Adding kld loss to my VAE-like model completely wrecks the performance

My model is an autoencoder-like neural net which takes a sparse bit vector of fixed len as an input and passes it through a VAE encoder. Reparametrization trick is used to sample the latent space and the latent vector is passed to GRU, which decodes it into a sequence of letters (tokens). The model is supposed to ‘describe’ the input bit vector with a sequence of tokens.

Now, the issue is as follows: when I trained the neural net, caring only about Cross-entropy loss (losss calculated on the output sequence) the model learns quickly and gets pretty good at the task (see graphs in my comment below). However, I need the encoder latent space to have normal distribution in order to sample from it and use the whole network as a generative model.

If I include KLD loss in the backward pass, the optimizer seems to completely ingore the task of minimizing the cross-entropy and drives the KLD loss to almost zero.
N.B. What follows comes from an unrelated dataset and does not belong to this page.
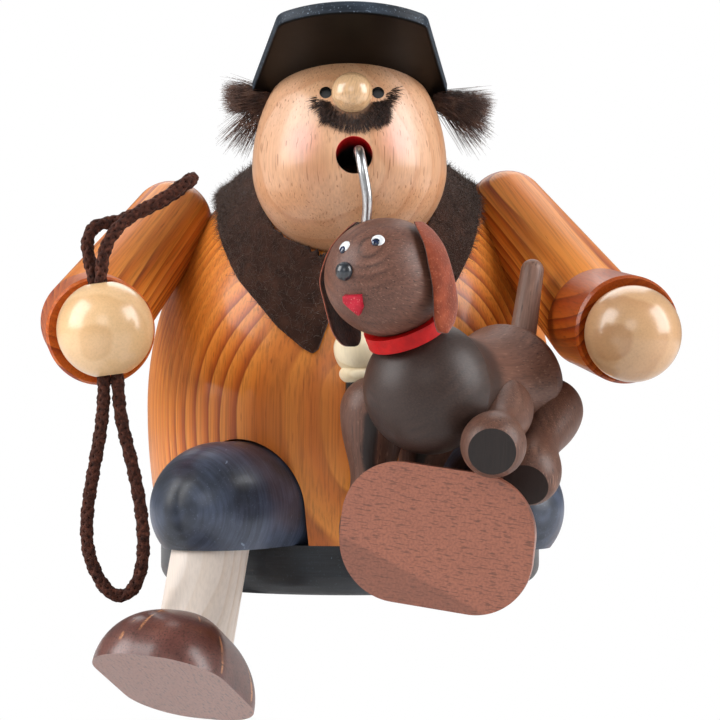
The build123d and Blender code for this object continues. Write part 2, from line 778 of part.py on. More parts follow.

This happens even if KLD loss is multiplied by a very low weight prior to .backward()

Thanks for all ideas and feedback.

# Training loop

    optimizer = torch.optim.Adam(model.parameters(), lr=learn_rate)
    for epoch in epochs_range:
        epoch_loss = 0
        kld_loss = 0
        for X, y in train_loader:
            X =
            y =
            output, kld_loss = model(X, y, teacher_forcing=True, reinforcement=False)
            kld_loss = kld_loss * kld_weight
            loss = criterion(y, output)
            if kld_backward:
                (loss + kld_loss).backward()

# KLD loss calculation inside model.encoder instance

    def kld_loss(mu, logvar):
        KLD = -0.5 * torch.sum(1 + logvar - mu.pow(2) - logvar.exp())
        return KLD

I include the training metrics:

FIXED: Here’s what I suspect happened: as the backward pass was called after each minibatch, and the logs are saved after each epoch, I did not realize what happened to the KLD and Cross-Entropy losses during the first epoch of training. What the issue turned out to be: before the first logs were collected, the model’s latent space was already highly organised with KLD loss approaching zero.
The solution appears to be applying KLD annealing method during the first 10-20 epochs of training. I created a simple github repo in order to make the technique easier to implement in different kinds of networks.